Instruction
Print out the material that follows word for word.

Given information
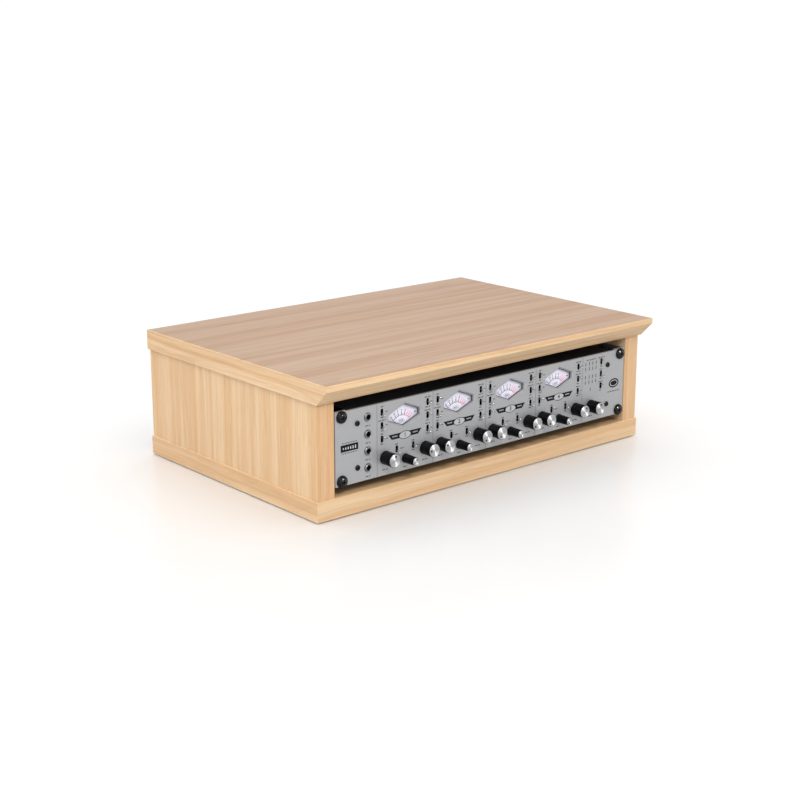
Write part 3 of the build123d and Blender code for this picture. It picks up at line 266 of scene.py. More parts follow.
def fibres(g, place, along, across, detail=3.0, roughness=0.6):
    """Noise drawn out along the grain: cycles per metre along it and across it."""
    return g.noise(g.scaled(place, (along, across, across)), 1.0, detail, roughness)


def wood(name, light, mid, dark, upright=False, shift=0.0, facing="Z", painted_shade=None):
    """Laminated beech: broad soft strips, streaks in patches, flame-shaped growth lines and fine fibres.

    Faces that look along the axis named by facing are multiplied by a painted shade, which on the top also
    carries a cool painted sheen; their laminate is the same as the rest.
    """
    g = Graph(name, IOR=1.45)
    moved = g.node("ShaderNodeVectorMath", operation="ADD")
    g.link(grain_place(g, upright), moved.inputs[0])
    moved.inputs[1].default_value = (shift, shift / 3, shift / 2)
    wander = g.node("ShaderNodeTexNoise")
    g.link(g.scaled(moved.outputs["Vector"], (3.0, 7.0, 7.0)), wander.inputs["Vector"])
    wander.inputs["Detail"].default_value = 1.0
    bent = g.node("ShaderNodeVectorMath", operation="MULTIPLY_ADD")
    g.link(wander.outputs["Color"], bent.inputs[0])
    bent.inputs[1].default_value = (0.0, 0.004, 0.004)
    g.link(moved.outputs["Vector"], bent.inputs[2])
    place = bent.outputs["Vector"]

    strip = fibres(g, place, 0.5, 26.0, 2.0, 0.5)
    patch = fibres(g, place, 1.6, 9.0, 1.0)
    streak = fibres(g, place, 2.6, 150.0, 4.0, 0.62)
    fine = fibres(g, place, 5.0, 620.0, 3.0, 0.7)
    fibre = fibres(g, place, 22.0, 1100.0)
    pore = fibres(g, place, 60.0, 2300.0, 1.0)
    base = g.ramp(g.spread(strip, 0.34, 0.66), [(0.0, mid), (0.35, light), (0.6, mid), (1.0, light)])
    amount = g.maths("MULTIPLY", g.spread(streak, 0.47, 0.72), g.spread(patch, 0.35, 0.65, 0.1, 0.45))
    base = g.mix(amount, base, dark)
    growth = g.maths("FRACT", g.maths("MULTIPLY", fibres(g, place, 0.9, 8.0, 1.0), 15.0), 0.0)
    line = g.maths("MULTIPLY", g.maths("POWER", growth, 5.0), g.spread(patch, 0.4, 0.62, 0.02, 0.26))
    base = g.mix(line, base, dark)
    for layer, darkest in ((fine, 0.8), (fibre, 0.9)):
        stops = [(0.0, (darkest, darkest, darkest, 1.0)), (1.0, (1.0, 1.0, 1.0, 1.0))]
        shade = g.ramp(g.spread(layer, 0.3, 0.7), stops)
        base = g.mix(1.0, base, shade, "MULTIPLY")
    base = g.mix(g.spread(pore, 0.64, 0.72, 0.0, 0.3), base, dark)
    # Painted shade, and on the top a cool painted sheen: the faces along the facing axis are darkened by the
    # colour given for them.
    if painted_shade:
        normal = g.node("ShaderNodeSeparateXYZ")
        g.link(g.node("ShaderNodeNewGeometry").outputs["True Normal"], normal.inputs["Vector"])
        shaded_faces = g.maths("GREATER_THAN", g.maths("ABSOLUTE", normal.outputs[facing], 0.0), 0.9)
        base = g.mix(shaded_faces, base, g.mix(1.0, base, painted_shade, "MULTIPLY"))
    g.set("Base Color", base)
    g.set("Roughness", g.spread(fibre, 0.3, 0.7, 0.4, 0.5))
    g.bump(fibre, 0.1, 0.00012)
    return g.material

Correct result
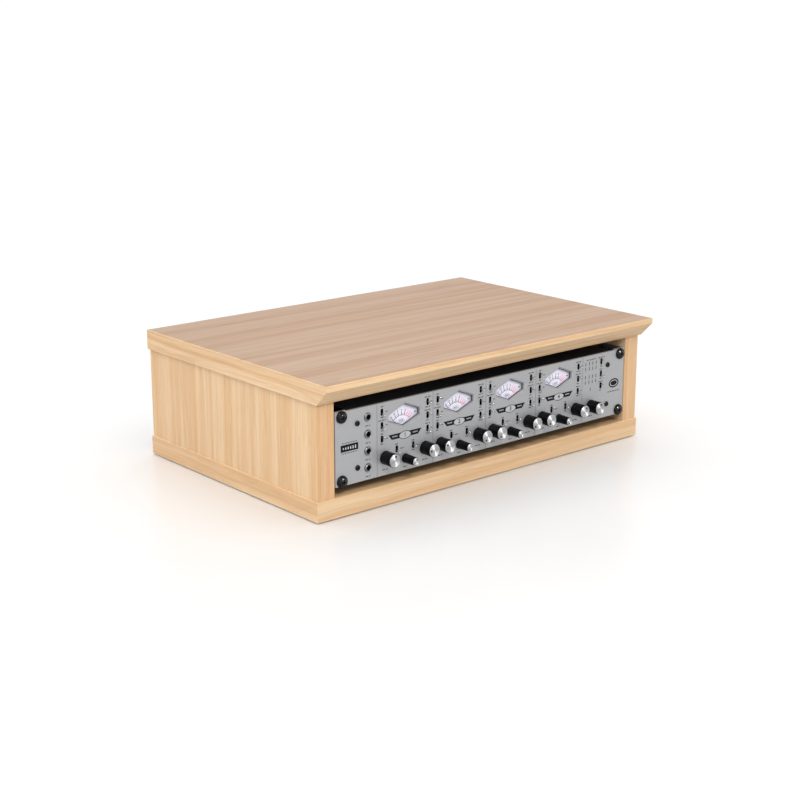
Write part 3 of the build123d and Blender code for this picture. It picks up at line 266 of scene.py. More parts follow.
def fibres(g, place, along, across, detail=3.0, roughness=0.6):
    """Noise drawn out along the grain: cycles per metre along it and across it."""
    return g.noise(g.scaled(place, (along, across, across)), 1.0, detail, roughness)


def wood(name, light, mid, dark, upright=False, shift=0.0, facing="Z", painted_shade=None):
    """Laminated beech: broad soft strips, streaks in patches, flame-shaped growth lines and fine fibres.

    Faces that look along the axis named by facing are multiplied by a painted shade, which on the top also
    carries a cool painted sheen; their laminate is the same as the rest.
    """
    g = Graph(name, IOR=1.45)
    moved = g.node("ShaderNodeVectorMath", operation="ADD")
    g.link(grain_place(g, upright), moved.inputs[0])
    moved.inputs[1].default_value = (shift, shift / 3, shift / 2)
    wander = g.node("ShaderNodeTexNoise")
    g.link(g.scaled(moved.outputs["Vector"], (3.0, 7.0, 7.0)), wander.inputs["Vector"])
    wander.inputs["Detail"].default_value = 1.0
    bent = g.node("ShaderNodeVectorMath", operation="MULTIPLY_ADD")
    g.link(wander.outputs["Color"], bent.inputs[0])
    bent.inputs[1].default_value = (0.0, 0.004, 0.004)
    g.link(moved.outputs["Vector"], bent.inputs[2])
    place = bent.outputs["Vector"]

    strip = fibres(g, place, 0.5, 26.0, 2.0, 0.5)
    patch = fibres(g, place, 1.6, 9.0, 1.0)
    streak = fibres(g, place, 2.6, 150.0, 4.0, 0.62)
    fine = fibres(g, place, 5.0, 620.0, 3.0, 0.7)
    fibre = fibres(g, place, 22.0, 1100.0)
    pore = fibres(g, place, 60.0, 2300.0, 1.0)
    base = g.ramp(g.spread(strip, 0.34, 0.66), [(0.0, mid), (0.35, light), (0.6, mid), (1.0, light)])
    amount = g.maths("MULTIPLY", g.spread(streak, 0.47, 0.72), g.spread(patch, 0.35, 0.65, 0.1, 0.45))
    base = g.mix(amount, base, dark)
    growth = g.maths("FRACT", g.maths("MULTIPLY", fibres(g, place, 0.9, 8.0, 1.0), 15.0), 0.0)
    line = g.maths("MULTIPLY", g.maths("POWER", growth, 5.0), g.spread(patch, 0.4, 0.62, 0.02, 0.26))
    base = g.mix(line, base, dark)
    for layer, darkest in ((fine, 0.8), (fibre, 0.9)):
        stops = [(0.0, (darkest, darkest, darkest, 1.0)), (1.0, (1.0, 1.0, 1.0, 1.0))]
        shade = g.ramp(g.spread(layer, 0.3, 0.7), stops)
        base = g.mix(1.0, base, shade, "MULTIPLY")
    base = g.mix(g.spread(pore, 0.64, 0.72, 0.0, 0.3), base, dark)
    # Painted shade, and on the top a cool painted sheen: the faces along the facing axis are darkened by the
    # colour given for them.
    if painted_shade:
        normal = g.node("ShaderNodeSeparateXYZ")
        g.link(g.node("ShaderNodeNewGeometry").outputs["True Normal"], normal.inputs["Vector"])
        shaded_faces = g.maths("GREATER_THAN", g.maths("ABSOLUTE", normal.outputs[facing], 0.0), 0.9)
        base = g.mix(shaded_faces, base, g.mix(1.0, base, painted_shade, "MULTIPLY"))
    g.set("Base Color", base)
    g.set("Roughness", g.spread(fibre, 0.3, 0.7, 0.4, 0.5))
    g.bump(fibre, 0.1, 0.00012)
    return g.material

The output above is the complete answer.